* Data listing *
==========
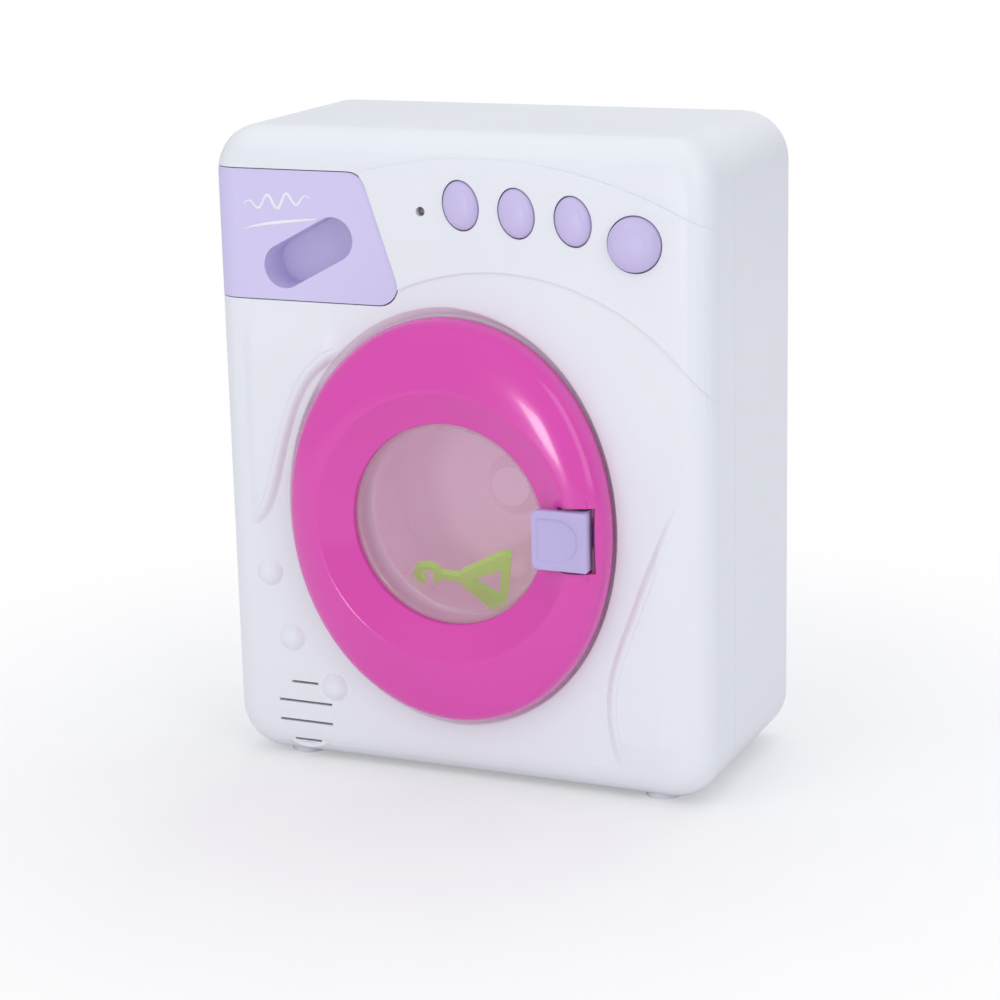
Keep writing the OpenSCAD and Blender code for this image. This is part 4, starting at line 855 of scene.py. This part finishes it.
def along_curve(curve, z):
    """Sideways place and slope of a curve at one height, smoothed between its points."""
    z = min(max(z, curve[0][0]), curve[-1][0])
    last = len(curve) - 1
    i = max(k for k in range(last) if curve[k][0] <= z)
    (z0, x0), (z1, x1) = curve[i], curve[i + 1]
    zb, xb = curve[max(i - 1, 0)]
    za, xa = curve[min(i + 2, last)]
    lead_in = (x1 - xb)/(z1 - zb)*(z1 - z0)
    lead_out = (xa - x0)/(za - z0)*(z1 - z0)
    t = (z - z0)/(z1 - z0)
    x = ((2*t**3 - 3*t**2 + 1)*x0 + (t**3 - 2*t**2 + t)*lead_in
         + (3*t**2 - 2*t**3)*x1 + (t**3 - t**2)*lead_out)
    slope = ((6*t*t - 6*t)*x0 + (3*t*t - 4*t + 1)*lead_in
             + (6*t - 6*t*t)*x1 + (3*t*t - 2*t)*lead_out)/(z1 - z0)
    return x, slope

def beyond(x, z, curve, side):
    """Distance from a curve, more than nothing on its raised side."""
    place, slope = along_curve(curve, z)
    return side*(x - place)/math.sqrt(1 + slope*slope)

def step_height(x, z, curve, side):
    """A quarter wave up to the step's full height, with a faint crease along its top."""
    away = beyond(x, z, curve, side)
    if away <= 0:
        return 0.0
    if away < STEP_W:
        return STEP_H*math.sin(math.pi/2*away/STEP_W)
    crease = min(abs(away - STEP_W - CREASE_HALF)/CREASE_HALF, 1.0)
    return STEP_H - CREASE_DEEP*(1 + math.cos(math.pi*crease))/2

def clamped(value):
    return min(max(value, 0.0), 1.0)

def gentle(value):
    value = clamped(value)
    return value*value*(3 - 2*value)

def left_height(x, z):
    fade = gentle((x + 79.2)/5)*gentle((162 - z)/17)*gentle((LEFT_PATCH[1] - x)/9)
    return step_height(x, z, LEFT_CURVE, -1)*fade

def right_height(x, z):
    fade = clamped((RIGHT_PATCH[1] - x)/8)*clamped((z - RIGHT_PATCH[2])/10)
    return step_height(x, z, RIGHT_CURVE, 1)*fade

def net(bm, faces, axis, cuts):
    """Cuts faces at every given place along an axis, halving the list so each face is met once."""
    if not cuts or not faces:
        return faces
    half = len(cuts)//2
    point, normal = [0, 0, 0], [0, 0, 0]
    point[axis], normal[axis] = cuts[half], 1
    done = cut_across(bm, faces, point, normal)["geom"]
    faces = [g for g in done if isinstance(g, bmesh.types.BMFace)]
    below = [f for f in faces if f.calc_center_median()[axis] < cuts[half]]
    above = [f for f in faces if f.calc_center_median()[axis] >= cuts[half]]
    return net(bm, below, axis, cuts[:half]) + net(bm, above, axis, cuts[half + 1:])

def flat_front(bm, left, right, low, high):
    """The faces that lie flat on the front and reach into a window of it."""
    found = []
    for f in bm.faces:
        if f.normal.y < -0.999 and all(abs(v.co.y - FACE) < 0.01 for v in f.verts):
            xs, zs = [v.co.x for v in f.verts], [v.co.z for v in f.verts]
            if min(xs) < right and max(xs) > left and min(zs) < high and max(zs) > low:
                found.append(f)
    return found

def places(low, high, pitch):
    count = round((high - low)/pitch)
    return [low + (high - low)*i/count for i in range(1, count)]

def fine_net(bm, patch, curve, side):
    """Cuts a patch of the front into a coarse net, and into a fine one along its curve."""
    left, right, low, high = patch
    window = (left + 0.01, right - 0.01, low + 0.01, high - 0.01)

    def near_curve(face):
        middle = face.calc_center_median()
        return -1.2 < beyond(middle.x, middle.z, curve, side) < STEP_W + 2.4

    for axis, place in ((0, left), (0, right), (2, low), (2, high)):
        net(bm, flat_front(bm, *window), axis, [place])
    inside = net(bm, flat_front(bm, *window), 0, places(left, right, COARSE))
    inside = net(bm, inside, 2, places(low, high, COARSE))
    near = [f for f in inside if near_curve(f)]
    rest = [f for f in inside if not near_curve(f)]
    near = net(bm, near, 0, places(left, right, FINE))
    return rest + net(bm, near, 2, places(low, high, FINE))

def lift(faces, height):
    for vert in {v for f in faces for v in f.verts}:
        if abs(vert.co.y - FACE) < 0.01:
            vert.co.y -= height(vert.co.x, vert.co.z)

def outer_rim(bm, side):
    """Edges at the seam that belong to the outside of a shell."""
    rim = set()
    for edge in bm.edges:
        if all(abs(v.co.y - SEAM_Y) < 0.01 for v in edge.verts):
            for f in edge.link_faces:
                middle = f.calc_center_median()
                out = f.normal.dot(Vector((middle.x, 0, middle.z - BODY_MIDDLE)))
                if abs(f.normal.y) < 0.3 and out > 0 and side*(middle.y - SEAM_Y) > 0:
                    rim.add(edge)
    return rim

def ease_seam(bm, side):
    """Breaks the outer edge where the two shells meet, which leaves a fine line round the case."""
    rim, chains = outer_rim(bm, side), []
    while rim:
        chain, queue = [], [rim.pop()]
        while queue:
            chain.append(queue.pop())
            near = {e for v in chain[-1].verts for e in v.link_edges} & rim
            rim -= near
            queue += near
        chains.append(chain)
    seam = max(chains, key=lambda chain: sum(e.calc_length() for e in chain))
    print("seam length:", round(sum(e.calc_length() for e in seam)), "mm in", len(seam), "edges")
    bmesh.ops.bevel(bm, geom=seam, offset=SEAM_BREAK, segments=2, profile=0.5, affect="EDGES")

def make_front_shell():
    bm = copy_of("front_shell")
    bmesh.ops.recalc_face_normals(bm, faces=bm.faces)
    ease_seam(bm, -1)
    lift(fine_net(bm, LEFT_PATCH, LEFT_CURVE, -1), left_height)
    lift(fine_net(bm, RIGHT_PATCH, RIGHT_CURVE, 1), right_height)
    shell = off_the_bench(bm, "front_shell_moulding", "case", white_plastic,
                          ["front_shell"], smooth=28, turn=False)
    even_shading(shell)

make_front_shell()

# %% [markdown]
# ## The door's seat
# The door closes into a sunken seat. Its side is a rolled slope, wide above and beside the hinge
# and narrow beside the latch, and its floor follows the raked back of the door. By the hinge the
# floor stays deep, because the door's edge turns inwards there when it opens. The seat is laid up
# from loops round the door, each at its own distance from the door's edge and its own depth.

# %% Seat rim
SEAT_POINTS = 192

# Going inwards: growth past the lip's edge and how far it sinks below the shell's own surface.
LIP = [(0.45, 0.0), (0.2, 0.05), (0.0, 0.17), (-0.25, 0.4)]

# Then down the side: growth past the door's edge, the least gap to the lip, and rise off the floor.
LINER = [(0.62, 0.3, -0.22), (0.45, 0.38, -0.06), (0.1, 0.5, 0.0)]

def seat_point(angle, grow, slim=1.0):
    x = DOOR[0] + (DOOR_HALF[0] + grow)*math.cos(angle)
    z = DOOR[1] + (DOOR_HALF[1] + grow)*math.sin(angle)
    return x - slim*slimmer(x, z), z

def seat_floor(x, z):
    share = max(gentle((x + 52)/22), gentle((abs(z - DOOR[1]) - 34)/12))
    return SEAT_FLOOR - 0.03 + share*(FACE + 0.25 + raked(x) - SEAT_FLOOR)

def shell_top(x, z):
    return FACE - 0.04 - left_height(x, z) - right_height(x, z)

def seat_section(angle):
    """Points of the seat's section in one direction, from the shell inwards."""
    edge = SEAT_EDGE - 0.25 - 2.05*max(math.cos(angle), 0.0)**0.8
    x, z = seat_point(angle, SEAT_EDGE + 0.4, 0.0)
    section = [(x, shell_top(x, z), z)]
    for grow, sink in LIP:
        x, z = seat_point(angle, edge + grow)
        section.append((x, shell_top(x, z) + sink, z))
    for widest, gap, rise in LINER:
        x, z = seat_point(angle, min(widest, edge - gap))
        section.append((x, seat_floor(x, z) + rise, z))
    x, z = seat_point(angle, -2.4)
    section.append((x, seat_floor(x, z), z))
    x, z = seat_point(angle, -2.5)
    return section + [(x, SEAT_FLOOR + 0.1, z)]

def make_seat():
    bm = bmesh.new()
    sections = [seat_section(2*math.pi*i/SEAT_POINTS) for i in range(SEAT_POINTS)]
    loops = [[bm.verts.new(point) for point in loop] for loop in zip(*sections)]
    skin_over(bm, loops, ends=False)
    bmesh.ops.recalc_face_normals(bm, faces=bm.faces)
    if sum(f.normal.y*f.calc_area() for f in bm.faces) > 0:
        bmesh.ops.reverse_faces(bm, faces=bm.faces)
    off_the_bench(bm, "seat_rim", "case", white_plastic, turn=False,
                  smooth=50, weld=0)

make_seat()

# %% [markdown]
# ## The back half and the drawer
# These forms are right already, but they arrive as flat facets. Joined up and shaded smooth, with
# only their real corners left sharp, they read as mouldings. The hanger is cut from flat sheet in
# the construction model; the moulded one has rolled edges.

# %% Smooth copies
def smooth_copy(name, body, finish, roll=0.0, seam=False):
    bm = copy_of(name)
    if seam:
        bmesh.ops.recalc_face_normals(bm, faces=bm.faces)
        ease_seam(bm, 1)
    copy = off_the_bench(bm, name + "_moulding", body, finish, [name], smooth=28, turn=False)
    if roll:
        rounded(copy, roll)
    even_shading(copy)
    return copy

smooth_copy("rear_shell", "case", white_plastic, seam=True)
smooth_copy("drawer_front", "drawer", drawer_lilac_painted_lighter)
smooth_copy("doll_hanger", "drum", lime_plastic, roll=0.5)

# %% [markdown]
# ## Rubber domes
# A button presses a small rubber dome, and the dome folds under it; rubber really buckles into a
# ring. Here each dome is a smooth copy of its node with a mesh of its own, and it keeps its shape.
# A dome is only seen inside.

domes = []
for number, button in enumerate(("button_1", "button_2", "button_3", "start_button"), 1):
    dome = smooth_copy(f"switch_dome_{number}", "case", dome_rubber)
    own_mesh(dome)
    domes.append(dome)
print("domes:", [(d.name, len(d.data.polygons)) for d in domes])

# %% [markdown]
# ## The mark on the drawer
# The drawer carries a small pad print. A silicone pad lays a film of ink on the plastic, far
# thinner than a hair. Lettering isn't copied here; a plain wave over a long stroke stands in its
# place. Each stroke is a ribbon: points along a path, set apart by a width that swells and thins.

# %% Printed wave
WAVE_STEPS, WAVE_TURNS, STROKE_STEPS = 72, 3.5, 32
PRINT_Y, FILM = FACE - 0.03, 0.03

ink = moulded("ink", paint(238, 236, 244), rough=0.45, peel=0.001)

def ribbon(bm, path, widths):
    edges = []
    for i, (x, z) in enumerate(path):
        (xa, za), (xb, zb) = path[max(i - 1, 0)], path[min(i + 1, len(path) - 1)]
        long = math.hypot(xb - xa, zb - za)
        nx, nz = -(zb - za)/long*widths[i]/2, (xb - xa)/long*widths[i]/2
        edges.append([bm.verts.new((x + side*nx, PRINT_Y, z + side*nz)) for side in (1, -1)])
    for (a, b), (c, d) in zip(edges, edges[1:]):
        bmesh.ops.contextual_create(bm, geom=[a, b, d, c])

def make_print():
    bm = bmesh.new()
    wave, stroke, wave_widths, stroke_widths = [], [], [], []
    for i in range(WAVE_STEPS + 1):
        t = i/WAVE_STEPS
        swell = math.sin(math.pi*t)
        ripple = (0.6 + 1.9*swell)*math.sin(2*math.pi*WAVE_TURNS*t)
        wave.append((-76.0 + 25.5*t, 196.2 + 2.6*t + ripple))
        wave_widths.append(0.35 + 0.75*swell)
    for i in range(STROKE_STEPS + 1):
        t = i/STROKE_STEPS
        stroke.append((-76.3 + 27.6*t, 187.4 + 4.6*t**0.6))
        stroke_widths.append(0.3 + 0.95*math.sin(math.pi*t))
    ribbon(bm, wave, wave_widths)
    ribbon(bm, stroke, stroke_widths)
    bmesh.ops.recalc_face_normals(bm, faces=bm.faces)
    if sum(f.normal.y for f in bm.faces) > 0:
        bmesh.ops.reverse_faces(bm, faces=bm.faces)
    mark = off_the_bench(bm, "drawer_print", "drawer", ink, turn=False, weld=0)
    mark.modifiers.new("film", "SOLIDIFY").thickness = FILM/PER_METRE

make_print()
==========
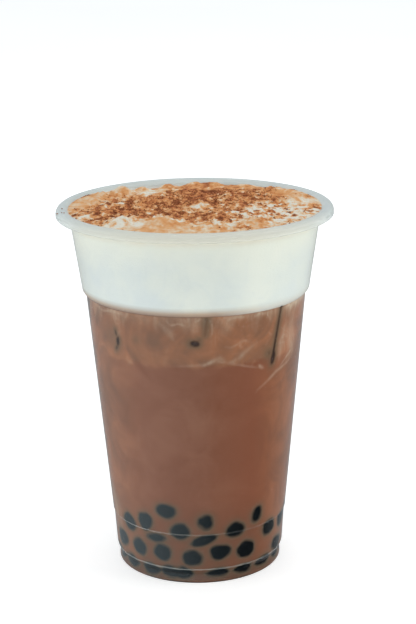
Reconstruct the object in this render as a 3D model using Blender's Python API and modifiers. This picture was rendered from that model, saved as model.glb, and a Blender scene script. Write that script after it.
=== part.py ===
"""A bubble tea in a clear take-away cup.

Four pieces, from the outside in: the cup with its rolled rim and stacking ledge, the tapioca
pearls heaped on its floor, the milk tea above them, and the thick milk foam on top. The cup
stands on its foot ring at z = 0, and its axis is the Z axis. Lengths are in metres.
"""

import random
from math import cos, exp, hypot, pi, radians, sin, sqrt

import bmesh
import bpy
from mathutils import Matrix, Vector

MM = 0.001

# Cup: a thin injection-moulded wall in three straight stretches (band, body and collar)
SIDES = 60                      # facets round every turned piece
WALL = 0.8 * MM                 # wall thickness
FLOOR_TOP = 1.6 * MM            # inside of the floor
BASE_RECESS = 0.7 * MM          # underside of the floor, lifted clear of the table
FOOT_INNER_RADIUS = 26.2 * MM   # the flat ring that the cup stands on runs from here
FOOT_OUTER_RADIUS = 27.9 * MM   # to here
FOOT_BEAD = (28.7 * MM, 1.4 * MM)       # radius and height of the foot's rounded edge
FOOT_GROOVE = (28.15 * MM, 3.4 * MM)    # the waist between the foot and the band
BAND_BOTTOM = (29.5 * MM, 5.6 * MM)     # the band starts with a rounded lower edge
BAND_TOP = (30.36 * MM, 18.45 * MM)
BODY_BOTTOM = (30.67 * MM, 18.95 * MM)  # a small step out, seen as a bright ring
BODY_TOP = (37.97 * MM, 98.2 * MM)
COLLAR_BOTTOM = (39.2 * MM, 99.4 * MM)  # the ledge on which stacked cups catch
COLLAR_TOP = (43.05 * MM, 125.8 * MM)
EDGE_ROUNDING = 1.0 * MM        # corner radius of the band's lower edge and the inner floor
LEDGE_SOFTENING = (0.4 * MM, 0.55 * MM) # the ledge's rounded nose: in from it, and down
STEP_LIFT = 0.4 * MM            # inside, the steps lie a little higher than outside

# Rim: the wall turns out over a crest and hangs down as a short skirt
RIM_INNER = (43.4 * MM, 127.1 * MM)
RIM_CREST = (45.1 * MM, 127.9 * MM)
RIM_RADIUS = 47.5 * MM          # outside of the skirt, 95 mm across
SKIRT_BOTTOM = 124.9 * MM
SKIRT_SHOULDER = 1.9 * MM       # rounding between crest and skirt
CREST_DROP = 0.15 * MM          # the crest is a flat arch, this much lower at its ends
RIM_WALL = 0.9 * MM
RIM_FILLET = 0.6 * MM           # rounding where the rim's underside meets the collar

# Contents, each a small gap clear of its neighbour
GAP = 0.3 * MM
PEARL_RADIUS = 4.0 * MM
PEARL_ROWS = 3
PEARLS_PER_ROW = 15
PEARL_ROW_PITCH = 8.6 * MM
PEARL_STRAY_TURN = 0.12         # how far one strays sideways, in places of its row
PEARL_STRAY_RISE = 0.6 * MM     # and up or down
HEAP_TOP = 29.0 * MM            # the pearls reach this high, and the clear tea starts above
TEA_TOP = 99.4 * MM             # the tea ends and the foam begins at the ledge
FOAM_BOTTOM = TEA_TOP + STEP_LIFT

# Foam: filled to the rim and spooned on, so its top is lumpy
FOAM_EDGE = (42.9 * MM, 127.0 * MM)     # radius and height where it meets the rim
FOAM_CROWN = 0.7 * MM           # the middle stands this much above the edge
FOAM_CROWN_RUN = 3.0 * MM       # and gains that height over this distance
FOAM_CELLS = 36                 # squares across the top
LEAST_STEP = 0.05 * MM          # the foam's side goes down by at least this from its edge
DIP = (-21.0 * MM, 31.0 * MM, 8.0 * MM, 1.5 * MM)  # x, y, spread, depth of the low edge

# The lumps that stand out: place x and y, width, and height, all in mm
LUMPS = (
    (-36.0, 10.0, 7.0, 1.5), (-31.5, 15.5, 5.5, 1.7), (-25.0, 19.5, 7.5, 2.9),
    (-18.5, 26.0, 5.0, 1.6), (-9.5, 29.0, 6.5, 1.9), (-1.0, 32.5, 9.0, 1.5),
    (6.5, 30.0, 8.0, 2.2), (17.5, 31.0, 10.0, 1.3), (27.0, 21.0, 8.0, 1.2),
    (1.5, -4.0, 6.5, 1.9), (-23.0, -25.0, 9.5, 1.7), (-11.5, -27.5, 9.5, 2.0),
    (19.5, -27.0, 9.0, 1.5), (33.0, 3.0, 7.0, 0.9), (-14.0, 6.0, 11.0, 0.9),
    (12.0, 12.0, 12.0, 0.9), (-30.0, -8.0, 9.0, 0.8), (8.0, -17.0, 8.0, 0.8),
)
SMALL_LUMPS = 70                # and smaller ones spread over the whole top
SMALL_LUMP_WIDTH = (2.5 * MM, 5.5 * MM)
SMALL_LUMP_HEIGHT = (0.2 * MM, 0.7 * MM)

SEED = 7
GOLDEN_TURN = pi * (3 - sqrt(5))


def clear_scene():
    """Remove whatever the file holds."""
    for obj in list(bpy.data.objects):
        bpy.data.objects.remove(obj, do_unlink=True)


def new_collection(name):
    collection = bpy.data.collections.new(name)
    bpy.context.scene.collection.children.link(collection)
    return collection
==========
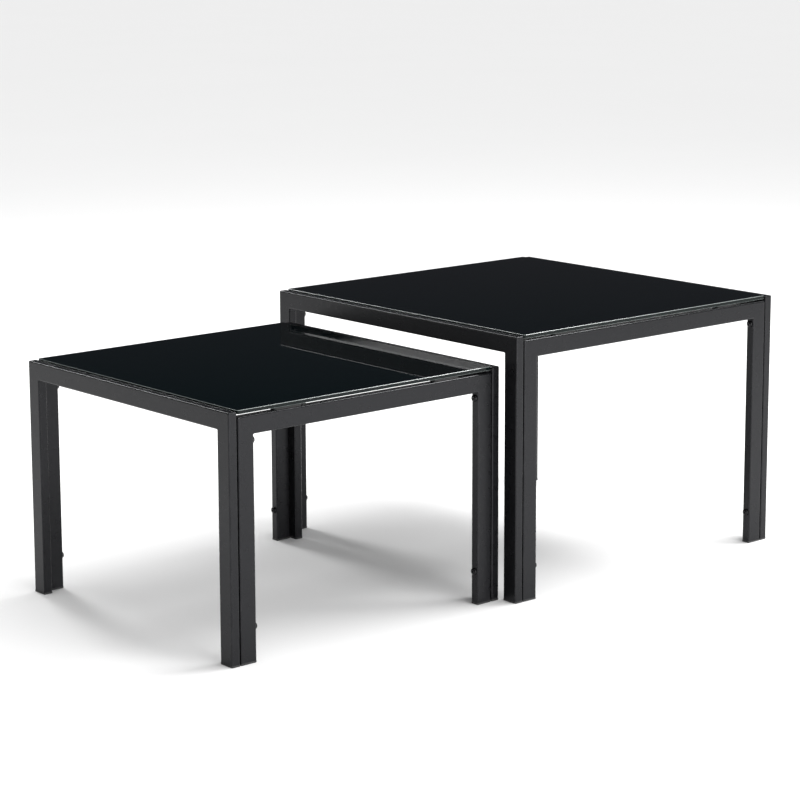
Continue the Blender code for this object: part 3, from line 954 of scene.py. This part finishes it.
==========
* Exercise description *
Exactly reproduce the lines that run from the line bearing "Keep writing the" through the line bearing "return step_height(x, z, RIGHT_CURVE, 1)*fade", with both end lines included.

* The reply *
Keep writing the OpenSCAD and Blender code for this image. This is part 4, starting at line 855 of scene.py. This part finishes it.
def along_curve(curve, z):
    """Sideways place and slope of a curve at one height, smoothed between its points."""
    z = min(max(z, curve[0][0]), curve[-1][0])
    last = len(curve) - 1
    i = max(k for k in range(last) if curve[k][0] <= z)
    (z0, x0), (z1, x1) = curve[i], curve[i + 1]
    zb, xb = curve[max(i - 1, 0)]
    za, xa = curve[min(i + 2, last)]
    lead_in = (x1 - xb)/(z1 - zb)*(z1 - z0)
    lead_out = (xa - x0)/(za - z0)*(z1 - z0)
    t = (z - z0)/(z1 - z0)
    x = ((2*t**3 - 3*t**2 + 1)*x0 + (t**3 - 2*t**2 + t)*lead_in
         + (3*t**2 - 2*t**3)*x1 + (t**3 - t**2)*lead_out)
    slope = ((6*t*t - 6*t)*x0 + (3*t*t - 4*t + 1)*lead_in
             + (6*t - 6*t*t)*x1 + (3*t*t - 2*t)*lead_out)/(z1 - z0)
    return x, slope

def beyond(x, z, curve, side):
    """Distance from a curve, more than nothing on its raised side."""
    place, slope = along_curve(curve, z)
    return side*(x - place)/math.sqrt(1 + slope*slope)

def step_height(x, z, curve, side):
    """A quarter wave up to the step's full height, with a faint crease along its top."""
    away = beyond(x, z, curve, side)
    if away <= 0:
        return 0.0
    if away < STEP_W:
        return STEP_H*math.sin(math.pi/2*away/STEP_W)
    crease = min(abs(away - STEP_W - CREASE_HALF)/CREASE_HALF, 1.0)
    return STEP_H - CREASE_DEEP*(1 + math.cos(math.pi*crease))/2

def clamped(value):
    return min(max(value, 0.0), 1.0)

def gentle(value):
    value = clamped(value)
    return value*value*(3 - 2*value)

def left_height(x, z):
    fade = gentle((x + 79.2)/5)*gentle((162 - z)/17)*gentle((LEFT_PATCH[1] - x)/9)
    return step_height(x, z, LEFT_CURVE, -1)*fade

def right_height(x, z):
    fade = clamped((RIGHT_PATCH[1] - x)/8)*clamped((z - RIGHT_PATCH[2])/10)
    return step_height(x, z, RIGHT_CURVE, 1)*fade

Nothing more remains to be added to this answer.